Art. 14. O laboratório credenciado deverá inserir a informação contendo o resultado da análise do material coletado (se negativo ou positivo para cada uma das substâncias testadas) no prontuário do condutor por meio do Sistema de Registro Nacional de Condutores Habilitados (RENACH), no prazo máximo de 15 dias contados a partir da coleta.


§ 1º O condutor deverá autorizar, por escrito e previamente à realização do exame toxicológico, a inclusão da informação do resultado no RENACH. Se não houver esta autorização, o exame não terá validade para os fins desta Resolução e não poderá ser utilizado para qualquer outra finalidade junto ao Sistema Nacional de Trânsito.

O problema é que, mesmo com essa característica, a suspensão não se torna uma medida administrativa.


Medidas administrativas são formas coercitivas adotadas no sentido de preservar a segurança do trânsito, forçando o infrator a corrigir falhas constatadas através da fiscalização e constatação da infração, o que não é o caso, já que o exame toxicológico não aponta quando houve o consumo da substância psicoativa e muito menos se naquele momento o condutor estava conduzindo um veículo automotor.

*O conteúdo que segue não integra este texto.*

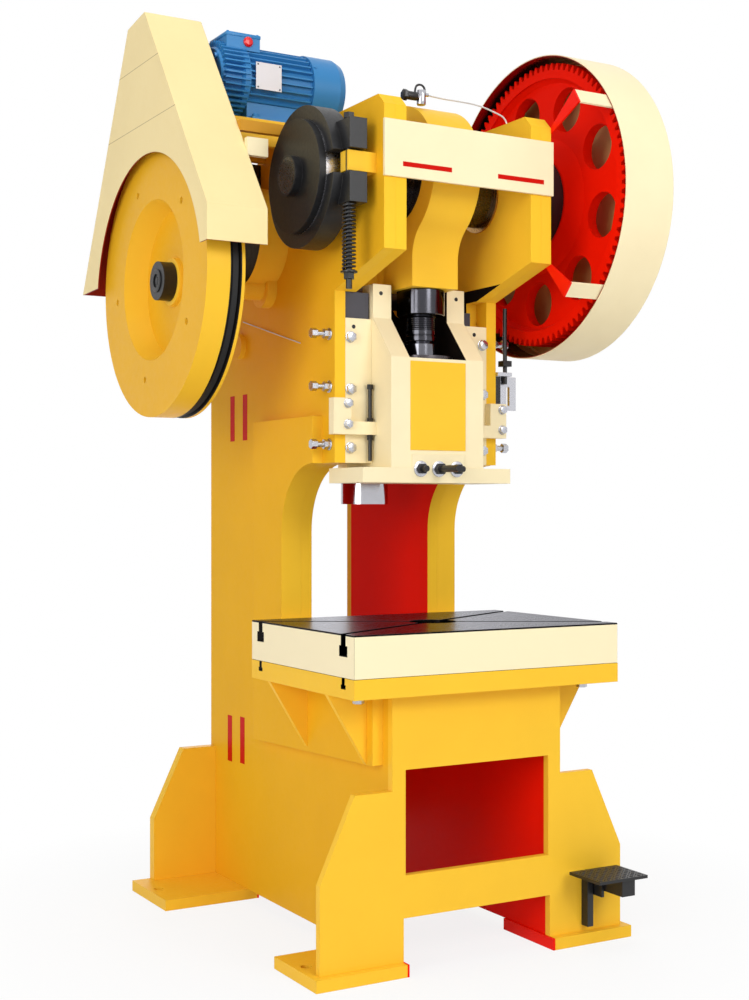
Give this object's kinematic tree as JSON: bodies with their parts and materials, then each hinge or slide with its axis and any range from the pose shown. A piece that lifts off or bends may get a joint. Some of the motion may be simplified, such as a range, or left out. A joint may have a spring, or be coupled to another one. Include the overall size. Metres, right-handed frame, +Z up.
{
  "type": "power press",
  "caption": "Floor-standing mechanical stamping press: C-shaped welded frame, crank-driven slide, slotted bolster, geared flywheel drive under guards, band brake and foot pedal.",
  "frame": {"origin": "floor level, on the centre plane between the side plates, at the front face of the base front plate", "axes": "+X to the right as the operator sees it, +Y to the back, +Z up"},
  "size_m": [0.874, 1.011, 1.887],
  "materials": {
    "yellow_paint": "gloss",
    "red_paint": "gloss",
    "cream_paint": "gloss",
    "blue_paint": "gloss",
    "black_paint": "satin",
    "steel": "ground",
    "dark_steel": "oiled",
    "chrome": "polished",
    "rubber": "matte"
  },
  "bodies": {
    "frame": {"base_front_plate": "yellow_paint", "base_rear_plates": "yellow_paint", "bed_plate": "yellow_paint", "belt_guard": "cream_paint", "bolster_plate": "steel", "brake_anchor": "yellow_paint", "brake_band": "black_paint", "brake_bolt": "dark_steel", "brake_spring": "dark_steel", "crown_cover_plate": "cream_paint", "foot_plates_front": "yellow_paint", "foot_plates_rear": "yellow_paint", "frame_cross_webs": "yellow_paint", "frame_liner_left": "red_paint", "frame_liner_right": "red_paint", "frame_side_left": "yellow_paint", "frame_side_right": "yellow_paint", "gear_guard": "cream_paint", "gib_adjusters": "steel", "gib_bolts": "steel", "gib_top_plates": "black_paint", "gibs": "cream_paint", "guard_straps": "cream_paint", "hood_brackets": "cream_paint", "main_bushes": "steel", "motor_body": "blue_paint", "motor_fan_cover": "blue_paint", "motor_seat": "yellow_paint", "motor_terminal_box": "blue_paint", "pedal_bracket": "black_paint", "polished_cylinder": "chrome", "shaft_housings": "yellow_paint", "stop_bolts": "dark_steel", "stop_brackets": "cream_paint", "table_gussets": "yellow_paint", "trip_lever": "steel", "v_belt": "rubber"},
    "slide_body": {"slide": "cream_paint", "ball_socket": "steel", "ram_clamp_cap": "cream_paint", "slide_panel": "yellow_paint", "clamp_screws": "dark_steel"},
    "crankshaft_body": {"crankshaft": "steel", "brake_drum": "black_paint", "clutch_ring": "black_paint", "crank_end_cap": "dark_steel"},
    "rod_body": {"connecting_rod": "yellow_paint", "lock_nut": "dark_steel", "adjusting_screw": "dark_steel"},
    "gear_body": {"drive_gear": "red_paint"},
    "flywheel_body": {"flywheel": "yellow_paint", "flywheel_cap": "black_paint", "pinion_shaft": "dark_steel"},
    "motor_rotor": {"motor_pulley": "dark_steel", "motor_shaft": "dark_steel"},
    "pedal_body": {"foot_pedal": "black_paint"},
    "trip_body": {"trip_rod": "dark_steel"}
  },
  "joints": [
    {"name": "slide_stroke", "type": "slide", "parent": "frame", "child": "slide_body", "axis": [0, 0, 1], "range_m": [-0.05, 0]},
    {"name": "crank_turn", "type": "hinge", "parent": "frame", "child": "crankshaft_body", "pos_m": [0, 0.213, 1.512], "axis": [1, 0, 0], "continuous": true},
    {"name": "rod_pin", "type": "hinge", "parent": "crankshaft_body", "child": "rod_body", "pos_m": [0, 0.213, 1.537], "axis": [1, 0, 0], "continuous": true},
    {"name": "flywheel_turn", "type": "hinge", "parent": "frame", "child": "flywheel_body", "pos_m": [0, 0.52111, 1.33768], "axis": [1, 0, 0], "continuous": true},
    {"name": "gear_turn", "type": "hinge", "parent": "frame", "child": "gear_body", "pos_m": [0, 0.213, 1.512], "axis": [1, 0, 0], "continuous": true},
    {"name": "motor_turn", "type": "hinge", "parent": "frame", "child": "motor_rotor", "pos_m": [0, 0.508, 1.768], "axis": [1, 0, 0], "continuous": true},
    {"name": "pedal_press", "type": "hinge", "parent": "frame", "child": "pedal_body", "pos_m": [0.283, -0.03, 0.122], "axis": [1, 0, 0], "range_deg": [0, 10], "stiffness_Nm_per_rad": 20, "springref_deg": -8.59},
    {"name": "trip_pull", "type": "slide", "parent": "frame", "child": "trip_body", "axis": [0, 0, 1], "range_m": [-0.0121, 0]}
  ],
  "couplings": [
    {"joint": "rod_pin", "follows": "crank_turn", "ratio": -1},
    {"joint": "gear_turn", "follows": "flywheel_turn", "ratio": -0.21649},
    {"joint": "motor_turn", "follows": "flywheel_turn", "ratio": 7.413},
    {"joint": "trip_pull", "follows": "pedal_press", "m_per_rad": -0.068755}
  ]
}
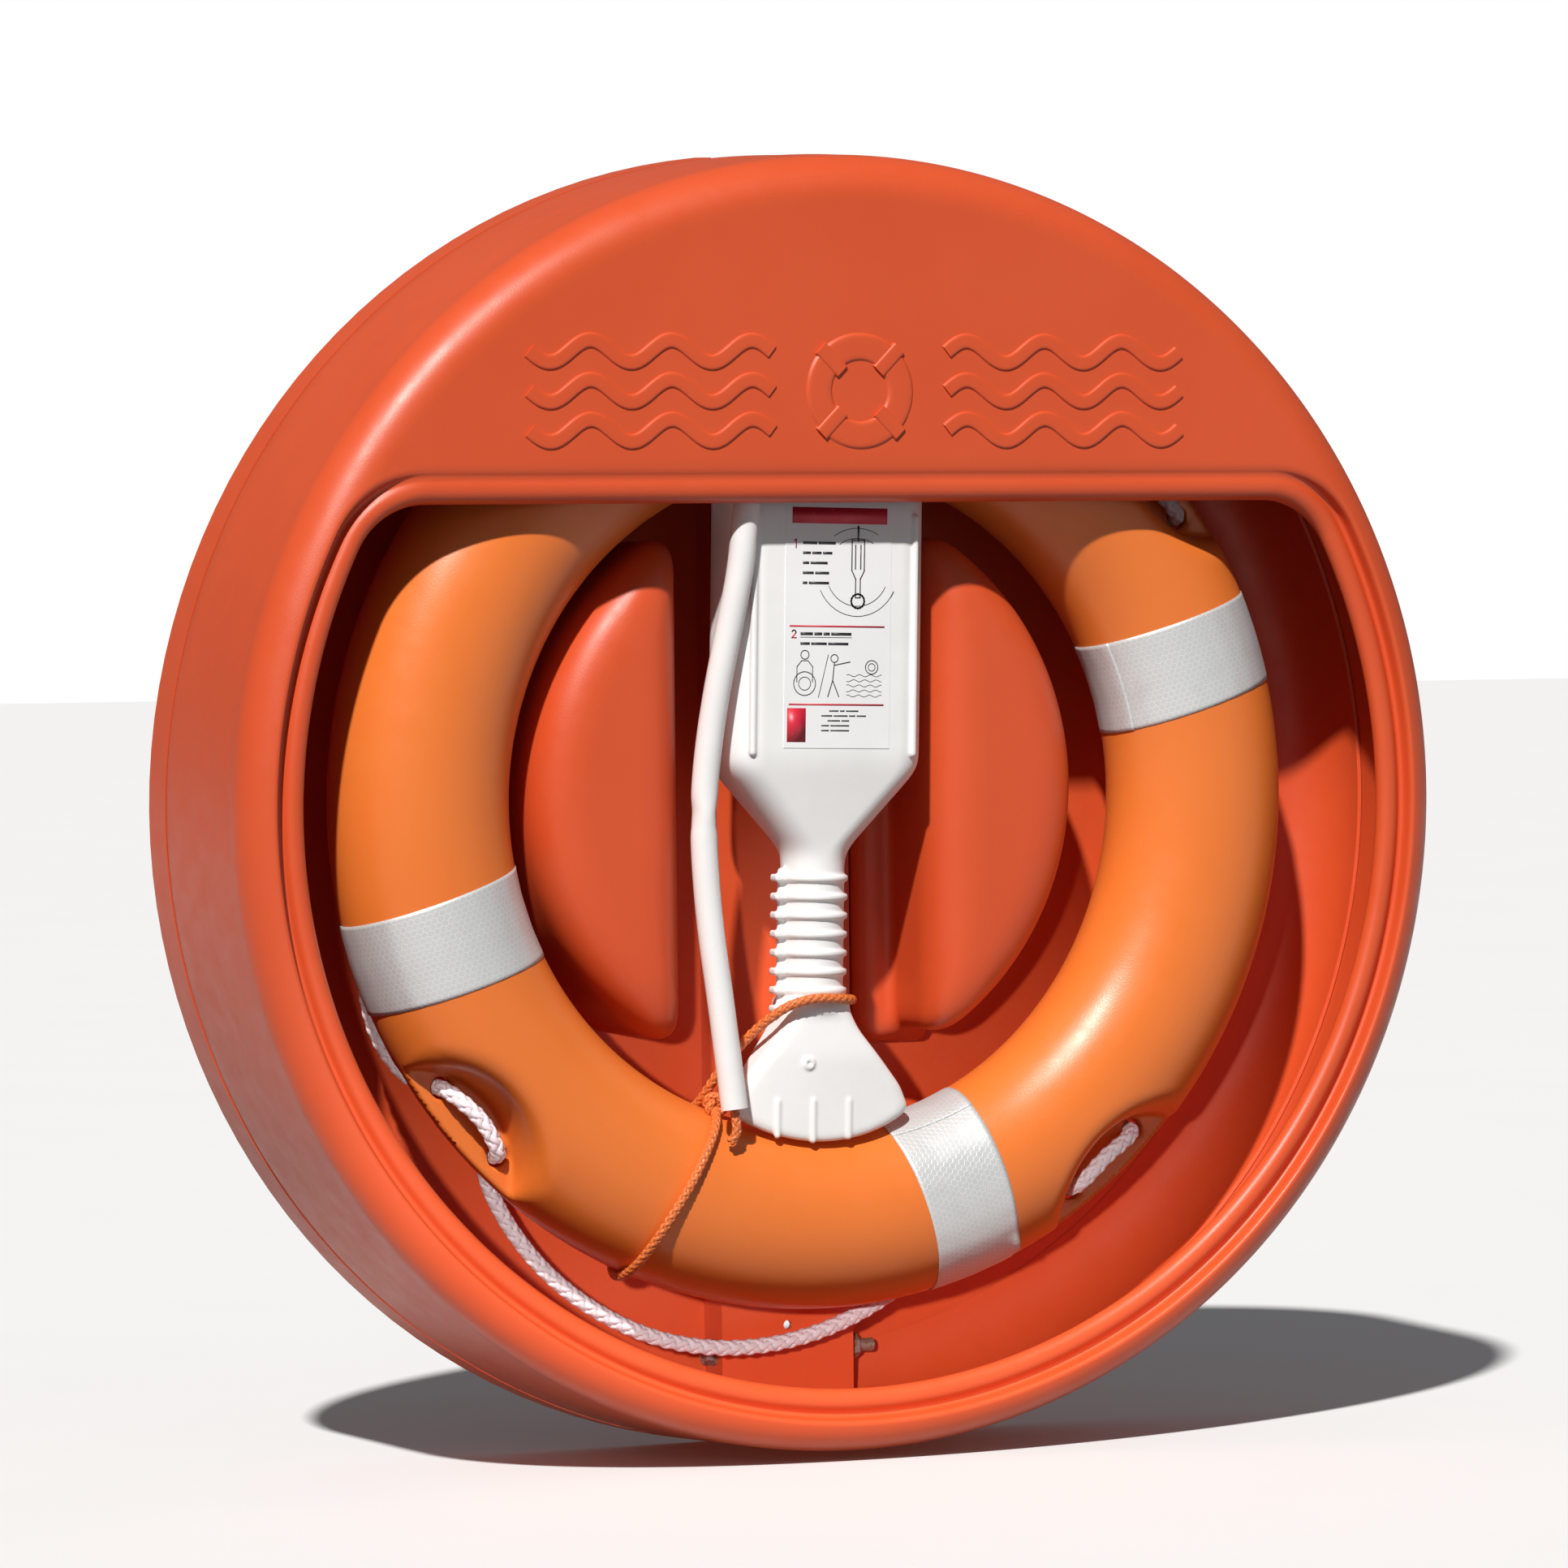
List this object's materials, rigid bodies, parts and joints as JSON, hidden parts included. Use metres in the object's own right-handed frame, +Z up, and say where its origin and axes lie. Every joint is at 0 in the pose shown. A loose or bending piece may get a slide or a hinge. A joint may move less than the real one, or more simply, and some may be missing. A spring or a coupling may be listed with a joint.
{
  "type": "lifebuoy housing with life ring and throwing line",
  "caption": "Round wall or post housing that holds a life ring and a hand-held throwing-line holder tied to the ring.",
  "frame": {"origin": "centre of the back face, in the mouth of the post channel", "axes": "+Z up, front faces -Y, +X to the right seen from the front"},
  "size_m": [0.78, 0.155, 0.7768],
  "materials": {
    "housing": "satin",
    "ring": "satin",
    "foam": "matte",
    "tape": "satin",
    "grab_rope": "matte",
    "throw_rope": "matte",
    "holder": "satin",
    "label": "satin",
    "sleeve": "satin",
    "steel": "matte"
  },
  "bodies": {
    "housing": {"front_cover": "housing", "back_shell": "housing", "left_ring_locator": "housing", "right_ring_locator": "housing", "post_bolts": "steel", "post_nuts": "steel", "post_washers": "steel"},
    "lifebuoy": {"ring_shell": "ring", "foam_core": "foam", "filling_plug": "ring", "reflective_tape_1": "tape", "reflective_tape_2": "tape", "reflective_tape_3": "tape", "reflective_tape_4": "tape", "grab_line": "grab_rope", "grab_line_joint_sleeve": "sleeve", "ring_lashing": "throw_rope"},
    "line_holder": {"holder_bottle": "holder", "holder_cap": "holder", "stored_line": "throw_rope", "instruction_label": "label", "line_sleeve": "sleeve", "throw_line_lead": "throw_rope", "handle_tie": "throw_rope"}
  },
  "joints": [
    {"name": "lifebuoy_swing", "type": "hinge", "parent": "housing", "child": "lifebuoy", "pos_m": [0, -0.088, 0.182], "axis": [-1, 0, 0], "range_deg": [0, 7.4], "deforming": ["grab_line"]},
    {"name": "line_holder_swing", "type": "hinge", "parent": "lifebuoy", "child": "line_holder", "pos_m": [0, -0.11, 0.15], "axis": [-1, 0, 0], "range_deg": [0, 50], "deforming": ["handle_tie", "throw_line_lead"]}
  ]
}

Aponta tão somente que houve o consumo em uma janela de 90 (noventa) dias anteriores à coleta do material biológico.


Portanto, NÃO PODE ser considerada como medida administrativa.


E mesmo no artigo 269, também não encontramos qualquer penalidade acessória similar à suspensão:


CTB, art. 269. A autoridade de trânsito ou seus agentes, na esfera das competências estabelecidas neste Código e dentro de sua circunscrição, deverá adotar as seguintes medidas administrativas:


I – retenção do veículo; II – remoção do veículo; III – recolhimento da Carteira Nacional de Habilitação; IV – recolhimento da Permissão para Dirigir; V – recolhimento do Certificado de Registro; VI – recolhimento do Certificado de Licenciamento Anual; VII –  (VETADO) VIII – transbordo do excesso de carga; IX – realização de teste de dosagem de alcoolemia ou perícia de substância entorpecente ou que determine dependência física ou psíquica; X – recolhimento de animais que se encontrem soltos nas vias e na faixa de domínio das vias de circulação, restituindo-os aos seus proprietários, após o pagamento de multas e encargos devidos. XI – realização de exames de aptidão física, mental, de legislação, de prática de primeiros socorros e de direção veicular.

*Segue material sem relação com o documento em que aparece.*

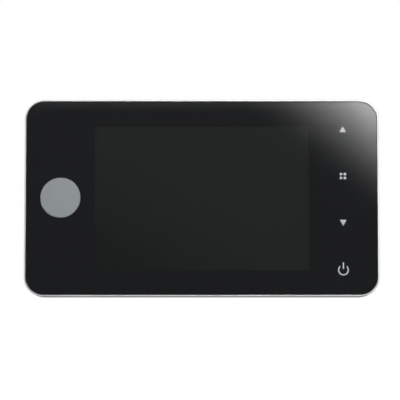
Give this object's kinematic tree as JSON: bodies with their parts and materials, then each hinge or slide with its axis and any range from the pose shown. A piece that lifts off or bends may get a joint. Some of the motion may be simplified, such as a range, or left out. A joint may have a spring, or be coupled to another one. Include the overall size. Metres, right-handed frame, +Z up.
{
  "type": "peephole door camera",
  "caption": "Indoor touch-key screen monitor hung on a door bracket, joined through the door by a threaded barrel to a small wide-angle peephole camera.",
  "frame": {"origin": "on the barrel's axis, at the inner face of the door", "axes": "+Y through the door towards the street, -Y into the room, +Z up, +X to the right as seen from the room"},
  "size_m": [0.14, 0.0754, 0.078],
  "materials": {
    "clear_panel": "clear smoked acrylic, polished",
    "disc_metal": "flat satin grey",
    "black_film": "black print on film",
    "pale_print": "pale grey print",
    "tape": "black bonding tape",
    "silver_frame": "satin silver",
    "foam": "closed-cell foam",
    "display_glass": "switched-off display",
    "tray_metal": "pressed tray",
    "polyimide": "amber ribbon",
    "cream_plastic": "connector plastic",
    "board_green": "circuit board",
    "chip_black": "moulded chips",
    "capacitor_can": "metal cans",
    "spring_steel": "nickel-plated",
    "screw_steel": "zinc-plated",
    "wire_red": "insulated wire",
    "housing_black": "fine moulded texture",
    "cell_jacket": "printed jacket, bare of text",
    "bracket_zinc": "zinc-plated sheet",
    "barrel_metal": "satin nickel look",
    "seal_rubber": "black rubber",
    "holder_black": "black",
    "filter_glass": "tinted filter",
    "lens_glass": "coated lens"
  },
  "bodies": {
    "bracket": {"door_bracket": "bracket_zinc", "bracket_pad": "foam", "sleeve_washer": "bracket_zinc", "ribbon_plug": "cream_plastic", "camera_ribbon": "polyimide"},
    "monitor": {"front_panel": "clear_panel", "blank_disc": "disc_metal", "panel_mask": "black_film", "key_symbols": "pale_print", "panel_tape": "tape", "front_frame": "silver_frame", "lcd_gasket": "foam", "lcd_glass": "display_glass", "lcd_backlight": "tray_metal", "lcd_flex": "polyimide", "lcd_socket": "cream_plastic", "main_board": "board_green", "board_chips": "chip_black", "power_parts": "capacitor_can", "touch_springs": "spring_steel", "board_screws": "screw_steel", "camera_socket": "cream_plastic", "battery_wires": "wire_red", "rear_housing": "housing_black", "housing_screws": "screw_steel", "battery_plates": "spring_steel", "battery_springs": "spring_steel", "battery_cell_1": "cell_jacket", "battery_cell_2": "cell_jacket", "battery_cell_3": "cell_jacket", "battery_cell_4": "cell_jacket"},
    "battery_cover": {"battery_cover": "housing_black"},
    "sleeve": {"fixing_sleeve": "barrel_metal"},
    "camera": {"camera_barrel": "barrel_metal", "outer_bezel": "barrel_metal", "door_gasket": "seal_rubber", "sensor_board": "board_green", "image_sensor": "chip_black", "lens_holder": "holder_black", "infrared_filter": "filter_glass", "rear_lens": "lens_glass", "lens_spacer": "holder_black", "middle_lens": "lens_glass", "front_lens": "lens_glass", "lens_seal": "seal_rubber"}
  },
  "joints": [
    {"name": "monitor_lift", "type": "slide", "parent": "bracket", "child": "monitor", "axis": [0, 0, 1], "range_m": [0, 0.058]},
    {"name": "battery_cover_slide", "type": "slide", "parent": "monitor", "child": "battery_cover", "axis": [-1, 0, 0], "range_m": [0, 0.06]},
    {"name": "sleeve_turn", "type": "hinge", "parent": "bracket", "child": "sleeve", "pos_m": [0, 0, 0], "axis": [0, 1, 0], "range_deg": [-4561, 1201]},
    {"name": "barrel_draw", "type": "slide", "parent": "bracket", "child": "camera", "axis": [0, 1, 0], "range_m": [-0.005, 0.019], "deforming": ["camera_ribbon"]}
  ],
  "couplings": [
    {"joint": "sleeve_turn", "follows": "barrel_draw", "rad_per_m": -4188.8}
  ]
}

A medida administrativa que mais se assemelha ao exame toxicológico é o de perícia de substância entorpecente ou que determine dependência física ou psíquica.

Entretanto, esse exame tem como finalidade comprovar que o condutor dirigiu sob o efeito dessas substâncias, enquanto o exame toxicológico se destina a demonstrar que houve a ingestão da substância, independentemente se o condutor estava dirigindo veículo no dia da ingestão ou não.


Já em relação à suspensão, a medida administrativa mais parecida seria o recolhimento do documento de habilitação, entretanto, o recolhimento somente pode ocorrer nos casos previstos pelo Código de Trânsito Brasileiro ou quando houver suspeita de sua inautenticidade ou adulteração.


E nenhuma das medidas tem a capacidade de ocasionar o bloqueio administrativo do documento de habilitação.


Logo, não é possível classificar a suspensão do direito de dirigir por resultado positivo em exame toxicológico como sendo uma medida administrativa.


Conclusão


Estamos diante de uma penalidade mista, que não se enquadra como penalidade de trânsito principal e também não se enquadra como medida administrativa acessória, o que a torna figura atípica ao Código de Trânsito Brasileiro.


Isso demonstra que, mesmo tendo sido alterado pela Lei 14.071, o Código de Trânsito Brasileiro ainda traz a impossibilidade fática de aplicação da penalidade de suspensão do direito de dirigir decorrente de resultado positivo em exame toxicológico.


E por mais que o CONTRAN se esforce em demonstrar que há a previsão legal contida no artigo 148-A é insuficiente para tornar lícita a pretensão de suspender o direito de dirigir.